District, Birnie Bus near launch of bus tracking app

Published Oct 22, 2018 at 4:00pm

Rome school district parents may soon be able to track their children’s school buses including such data as locations and estimated arrival times, through technology being implemented by the district and Birnie Bus Service.

A parental app including for computers and cell phones may be available by January, following testing and training for the overall system, says district Transportation Supervisor Andy Thompson.

The school district’s three-phase project for its nine directly owned buses involves GPS (global positioning system) technology which is “up and running,” to be followed by linking it to bus route data and software before activating the parental app, Thompson explained. He added the Rome district plans to coordinate its system with similar technology being installed at the Birnie company, which has contracts to transport the majority of the district’s students.

The initiative was noted at a Board of Education meeting earlier this month by school district Superintendent Peter C. Blake, who reported “our nine buses...in the process of installing GPS” devices and also said the Birnie company is working on it as well. He estimated a public rollout in the second semester of the school year.

The school district is receiving state financial aid for the GPS project, said Thompson, while the Birnie company is privately funding its efforts. Systems that are approved by the state Department of Transportation to be on buses directly owned by school districts are eligible for state transportation aid starting with 2015-16 year expenses for 2016-17 aid, Thompson said; the financial aid reimburses the district for the expenses, he explained.

Once the aid became available, the Rome district “started shopping” for systems to make sure the software is appropriately integrated while also working with Birnie Bus, remarked Thompson.

The Birnie company transports about 4,900 Rome district students on its buses, said Thompson. The buses that are owned by the Rome district, meanwhile, transport about 515 students in pre-K plus regular and special education district programs, along with shuttling about 300 district students for BOCES programs in Verona, he added.

The bus-tracking technology hopefully will improve overall efficiencies, plus it will provide “more information for parents,” Thompson commented. Among the system’s capabilities, Thompson noted, will be locating where buses are on their routes in comparison to scheduled bus stop times; determining buses’ speed; determining, if needed in the event of bus-radio problems, whether a bus has broken down.

It can “let me know where a vehicle is at each stop,” observed Thompson.

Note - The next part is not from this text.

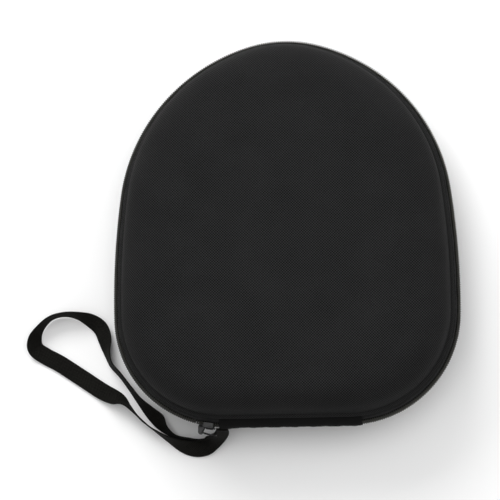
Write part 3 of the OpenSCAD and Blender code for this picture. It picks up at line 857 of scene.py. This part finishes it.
def make_slider():
    v, f = [], []
    h = R3 * math.radians(SLIDER_A)
    plate = smooth_outline([(-h, -3.3), (-h * 0.35, -4.35), (h * 0.75, -4.35), (h, -3.7), (h, 3.7), (h * 0.75, 4.35), (-h * 0.35, 4.35), (-h, 3.3)], 4, 1.0)
    block(v, f, plate, 0.3, 1.35, 0.28)
    # side flanges that wrap the coil
    for sg in (-1, 1):
        fl = smooth_outline([(-h * 0.5, sg * 3.25), (h * 0.85, sg * 3.25), (h * 0.85, sg * 4.3), (-h * 0.45, sg * 4.3)], 3, 0.3)
        block(v, f, fl, -1.85, 0.6, 0.2)
    # inner plate
    inner_plate = smooth_outline([(-h * 0.95, -1.3), (-h * 0.3, -2.05), (h * 0.9, -2.05), (h * 0.9, 2.05), (-h * 0.3, 2.05), (-h * 0.95, 1.3)], 4, 0.6)
    block(v, f, inner_plate, -4.25, -3.4, 0.2)
    # divider between the two rows, at the open end
    post = smooth_outline([(-h * 0.96, -0.5), (-h * 0.55, -0.28), (-h * 0.2, -0.05), (-h * 0.2, 0.05), (-h * 0.55, 0.28), (-h * 0.96, 0.5)], 3, 0.2)
    block(v, f, post, -3.6, 0.5, 0.05)
    # ears and the pull's bar, with a raised rib behind them
    ear_y = -math.radians(2.6) * R3
    for sg in (-1, 1):
        prof = []
        for k in range(13):
            t = math.pi * k / 12
            prof.append((3.85 + 1.05 * math.sin(t), ear_y + 1.05 * math.cos(t)))
        prof += [(0.9, ear_y - 1.7), (0.9, ear_y + 1.9)]
        base = len(v)
        n = len(prof)
        for z, k in ((2.05, 0.12), (2.17, 0.0), (2.83, 0.0), (2.95, 0.12)):
            for x, y in prof:
                cx, cy = 2.8, ear_y
                d = math.hypot(x - cx, y - cy)
                fct = (d - k) / d
                v.append((cx + (x - cx) * fct, cy + (y - cy) * fct, sg * z))
        for i in range(3):
            for j in range(n):
                a, b = base + i * n + j, base + i * n + (j + 1) % n
                f.append((a, b, b + n, a + n))
        f.append(tuple(base + j for j in range(n - 1, -1, -1)))
        f.append(tuple(base + 3 * n + j for j in range(n)))
    tube(v, f, [(4.0, ear_y, -2.3), (4.0, ear_y, -1.2), (4.0, ear_y, 0), (4.0, ear_y, 1.2), (4.0, ear_y, 2.3)], 0.58, 12)
    rib = smooth_outline([(-h * 0.1, -0.9), (h * 0.8, -0.6), (h * 0.8, 0.6), (-h * 0.1, 0.9)], 3, 0.35)
    block(v, f, rib, 1.2, 1.85, 0.25)
    return bent("zip_slider", v, f, SLIDER_AT)


slider = make_slider()
dress(slider, "metal", "slider_metal", "slider_body")
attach(slider, "slider")

EAR_AT = SLIDER_AT + 2.6


def make_pull():
    """Eye round the bar, a waisted neck and a rounded tab with a slot, thin and slightly bowed."""
    v, f = [], []
    # eye
    ring_n, sect = 20, 8
    base = len(v)
    prof = [(0.72, -1.5), (0.72, 1.5), (0.9, 1.7), (1.2, 1.7), (1.35, 1.5), (1.35, -1.5), (1.2, -1.7), (0.9, -1.7)]
    for i in range(ring_n):
        t = 2 * math.pi * i / ring_n
        for r, z in prof:
            v.append((4.0 + r * math.cos(t), r * math.sin(t), z))
    for i in range(ring_n):
        for j in range(sect):
            a = base + i * sect + j
            b = base + i * sect + (j + 1) % sect
            c = base + ((i + 1) % ring_n) * sect + (j + 1) % sect
            d = base + ((i + 1) % ring_n) * sect + j
            f.append((a, b, c, d))

    # tab, as a strip of cross-sections along y with a slot near its end
    def bow(y):
        return 4.0 + 0.5 * math.sin(min(1.0, max(0.0, y - 1.0) / 8.6) * math.pi)

    def half_w(y):
        if y < 3.2:
            return 1.7 - 0.25 * math.sin(math.pi * max(0.0, y - 1.0) / 2.2)
        if y < 6.7:
            return 1.7 + (2.85 - 1.7) * (1 - (1 - min(1.0, (y - 3.2) / 1.6)) ** 2)
        d = (y - 6.7) / 2.88
        return 2.85 * math.sqrt(max(0.0, 1 - d * d))

    ys = [1.0, 1.6, 2.2, 2.7, 3.2, 3.7, 4.2, 4.8, 5.4, 6.0, 6.7, 7.3, 7.9, 8.5, 9.0, 9.35, 9.52]
    th = 0.42

    def slot(y):
        d = (y - 6.6) / 1.35
        return 1.25 * math.sqrt(max(0.0, 1 - d * d)) if abs(d) < 1 else 0.0

    for sg in (-1, 1):
        base = len(v)
        for y in ys:
            w, k = max(half_w(y), 0.35), slot(y)
            x = bow(y)
            pr = [(x - th, k), (x - th * 0.9, (k + w) / 2), (x - th, w - 0.2), (x - th * 0.5, w), (x + th * 0.5, w), (x + th, w - 0.2), (x + th * 0.9, (k + w) / 2), (x + th, k)]
            for px, pz in pr:
                v.append((px, y, sg * pz))
        for i in range(len(ys) - 1):
            for j in range(8):
                if j == 7 and slot(ys[i]) == 0 and slot(ys[i + 1]) == 0:
                    continue
                a, b = base + i * 8 + j, base + i * 8 + (j + 1) % 8
                f.append((a, b, b + 8, a + 8))
        f.append(tuple(base + j for j in range(8)))
        f.append(tuple(base + (len(ys) - 1) * 8 + j for j in range(7, -1, -1)))
    pts = []
    for x, y, z in v:
        ang = math.radians(-90 - EAR_AT)
        out_v = Vector((math.cos(ang), math.sin(ang), 0))
        along = Vector((-math.sin(ang), math.cos(ang), 0))
        c = Vector((-FLAT, R3 + Y0, HALF))
        pts.append(c + out_v * (R3 + x) + along * y + Vector((0, 0, z)))
    ob = new_object("zip_pull", pts, f, [(p[1] / 100, p[2] / 100) for p in v], True, 40)
    import bmesh
    bm = bmesh.new()
    bm.from_mesh(ob.data)
    bmesh.ops.remove_doubles(bm, verts=bm.verts, dist=1e-6)
    bmesh.ops.recalc_face_normals(bm, faces=bm.faces)
    bm.to_mesh(ob.data)
    bm.free()
    return ob


pull = make_pull()
dress(pull, "metal", "slider_metal", "pull_tab")
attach(pull, "pull")

# ------------------------------------------------------------------ net pocket in the lid
NET_Z = HALF - 5.6 - 3.0
NET_O = SHO - (SHW - 5.6) * math.cos(math.asin((NET_Z - SHZ) / (SHH - 5.6))) + 0.4
NET_REACH, ELASTIC = 128.0, 9.0


def net_width(y):
    """Half width of the net at y mm from the hinge line."""
    best = 0.0
    for i in range(0, 400):
        s = HALF_L * i / 399
        (px, py), (nx, ny) = station(s)
        x, yy = px - NET_O * nx, py - NET_O * ny
        if abs(yy - y) < 1.2 and x > best:
            best = x
    return best


def make_net():
    """Knitted net with diamond holes: thin flat yarns, each a small closed bar."""
    verts, faces, uvs = [], [], []
    y_lo, y_hi = NET_O + 0.2, NET_REACH + 1.0
    dx, dy = 4.2, 3.4
    table = {}

    def wide(y):
        k = round(y, 1)
        if k not in table:
            table[k] = net_width(k)
        return table[k]

    def bar(p, q, w=0.42, t=0.18):
        d = (q - p)
        if d.length < 0.3:
            return
        d.normalize()
        sd = Vector((-d.y, d.x, 0)) * w
        base = len(verts)
        mid = (p + q) / 2
        for c, k in ((p, 0.8), (mid, 0.65), (q, 0.8)):
            for a, b in ((-1, -1), (1, -1), (1, 1), (-1, 1)):
                verts.append(c + sd * (a * k) + Vector((0, 0, b * t)))
                uvs.append((c.x / 100, c.y / 100))
        for i in (0, 4):
            for j in range(4):
                a, b = base + i + j, base + i + (j + 1) % 4
                faces.append((a, b, b + 4, a + 4))
        faces.append((base + 3, base + 2, base + 1, base))
        faces.append((base + 8, base + 9, base + 10, base + 11))

    rows = int((y_hi - y_lo) / dy)
    for r in range(rows):
        y, y2 = y_lo + r * dy, y_lo + (r + 1) * dy
        w1 = wide(y + dy / 2)
        n = int(w1 / dx) + 2
        for k in range(-n, n + 1):
            off = dx / 2 if r % 2 else 0.0
            for sg in (-1, 1):
                x1, x2 = k * dx + off, k * dx + off + sg * dx / 2
                if max(abs(x1), abs(x2)) > w1 + 1.0:
                    continue
                bow = 0.5 * math.cos(min(1, abs(x1) / max(w1, 1)) * math.pi / 2)
                z = HALF + NET_Z + 0.25 - bow
                bar(Vector((x1, y + Y0, z)), Vector((x2, y2 + Y0, z)))
    return new_object("pocket_net", verts, faces, uvs, False)


net = outward(make_net())
dress(net, "net", "net", "mesh_pocket")
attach(net, "lid")


def make_elastic():
    """Ribbed elastic band, slightly gathered, along the net's open edge."""
    w = net_width(NET_REACH + ELASTIC / 2) - 0.3
    xs = [-w + 2 * w * i / 120 for i in range(121)]
    prof = []
    for k in range(9):
        t = k / 8
        prof.append((t, 0.55 + 0.1 * math.sin(math.pi * t)))
    prof = prof + [(t, -h) for t, h in prof[::-1]]
    rows = []
    for x in xs:
        row = []
        for t, h in prof:
            g_ = 0.22 * math.sin(x * 1.1) * math.sin(math.pi * t)
            bow = 0.6 * math.cos(x / w * math.pi / 2)
            row.append(Vector((x, NET_REACH + ELASTIC * t + Y0, HALF + NET_Z + 0.25 + h + g_ - bow)))
        rows.append(row)
    uv = {"rows": [x / 100 for x in xs], "cols": [x / 100 for x in lengths([(t * ELASTIC, h, 0) for t, h in prof + prof[:1]])]}
    return grid_mesh("pocket_band", rows, uv, False, True, caps=True, sharp=50)


band = make_elastic()
dress(band, "elastic", "elastic", "pocket_elastic")
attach(band, "lid")

# ------------------------------------------------------------------ stage and light
def plain(name, colour, rough):
    m = Nodes(name)
    n = m.noise(m.place(), 6.0, 2.0)
    m.link(m.colour(n, tuple(c * 0.995 for c in colour), colour), m.bsdf.inputs["Base Color"])
    socket(m.bsdf, "Roughness", rough)
    socket(m.bsdf, "Specular IOR Level", 0.1)
    return m.mat


bpy.ops.mesh.primitive_plane_add(size=6.0, location=(0, 0, -0.0003))
floor = bpy.context.object
floor.name = "floor"
floor.data.materials.append(plain("pale_floor", (0.92, 0.92, 0.92), 0.9))

world = bpy.data.worlds.new("world")
bpy.context.scene.world = world
world.use_nodes = True
bg = world.node_tree.nodes["Background"]
bg.inputs[0].default_value = (1, 1, 1, 1)
bg.inputs[1].default_value = 0.4
bpy.context.scene.view_settings.view_transform = "Standard"


def area(name, loc, target, size, power):
    d = bpy.data.lights.new(name, "AREA")
    d.shape = "RECTANGLE"
    d.size, d.size_y = size
    d.energy = power
    o = bpy.data.objects.new(name, d)
    bpy.context.scene.collection.objects.link(o)
    o.location = loc
    o.rotation_mode = "QUATERNION"
    o.rotation_quaternion = (Vector(target) - Vector(loc)).to_track_quat("-Z", "Y")
    return o


area("key", (-0.45, 0.95, 0.85), (0, 0, 0.04), (0.9, 0.6), 12.5)
area("fill", (0.9, 0.1, 0.9), (0, 0, 0.03), (0.8, 0.8), 3.0)
area("overhead", (0.0, 0.1, 1.5), (0, 0, 0.0), (1.6, 1.6), 11.0)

The parental app, meanwhile, will enable parents to “only see your own” child in terms of tracking buses, and it can support multiple children in one household, Thompson added. For example, parents will be able to see when a bus will “be at their house in the number of minutes” that it will take, he said.

The Rome district’s GPS technology for buses is through the Synovia company, said Thompson.

Among other Central New York school districts, the Baldwinsville district near Syracuse as of Oct. 1 began offering a mobile application. The district said the app allows parents to track their child’s bus with a mobile device, including providing an estimated time that a bus will arrive at a bus stop in the morning and in the afternoon.

The Rome district’s GPS technology is similar to the Baldwinsville system, but uses a different company, Thompson said.